The stories in the book, some autobiographical and some fictional, detail how Dalits want to erase their caste identity to escape bigotry, prejudice and violence. A story by Baburao Bagul, translated by Jerry Pinto for this collection (“When I hid my caste”), about railway workers in newly independent India holds a mirror to the brutality that dogs Dalit existence in the country.

The protagonist hides his Dalit status by dressing and speaking like other “upper caste” workers but not only does he live in constant fear of being found out, he is also beaten within an inch of his life when his “true” identity is discovered.

Another story by Omprakash Valmiki translated by Joel Lee (“Dread”) is set in a middle-class colony of workers somewhere in North India and it talks about a family that is desperate to belong in a neighbourhood of Brahmins and Kshatriyas. They abandon their old gods, abjure time-honoured old sacrificial rituals of their community and give up eating meat. Until one day, it all gets too much for the matriarch of the household. She declares her desire to conduct a puja the way her ancestors did, sacrificing a pig to the goddess and cooking a royal feast of meat dishes. What may have been a joyous occasion otherwise, turns into a painful ordeal of playing hide-and-seek with the neighbours and, not surprisingly, ends tragically.

The stories are chilling, because such acts of concealment are not located in the distant past. They are found even today—whether it is among the Dalit community, Muslims, transgenders and other minority/ marginalised poor in the country. Many are being forced to discard or hide their true identities to escape harassment and at times, a fate worse than death.

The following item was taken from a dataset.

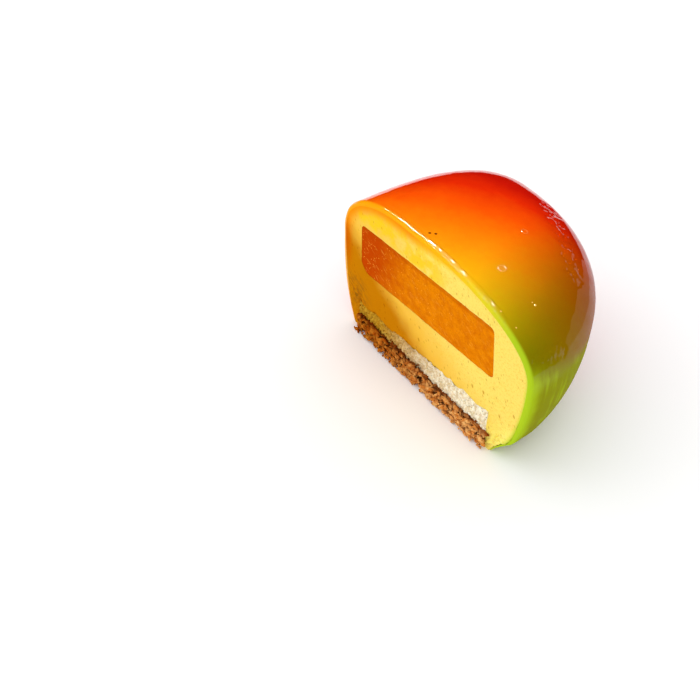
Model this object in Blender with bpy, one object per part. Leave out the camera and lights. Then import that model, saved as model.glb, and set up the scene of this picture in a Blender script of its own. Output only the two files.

For those cocooned in the safety of an urban, privileged existence, caste may be a relic of the past and they may struggle to find the connections with racism. But outside such blinkered existences, there is no escaping the likenesses. This is not to say that caste and race are the same. There are differences  and Messrs Satyanarayana and Lee write that their intention is not to dismiss the huge variance in context and culture that mark the two trends and neither do they want to “package the less-studied phenomenon (caste concealment) to fit the analytical framework the better-known (racial passing) has generated.”  Even so, it would be criminal to ignore the resemblance.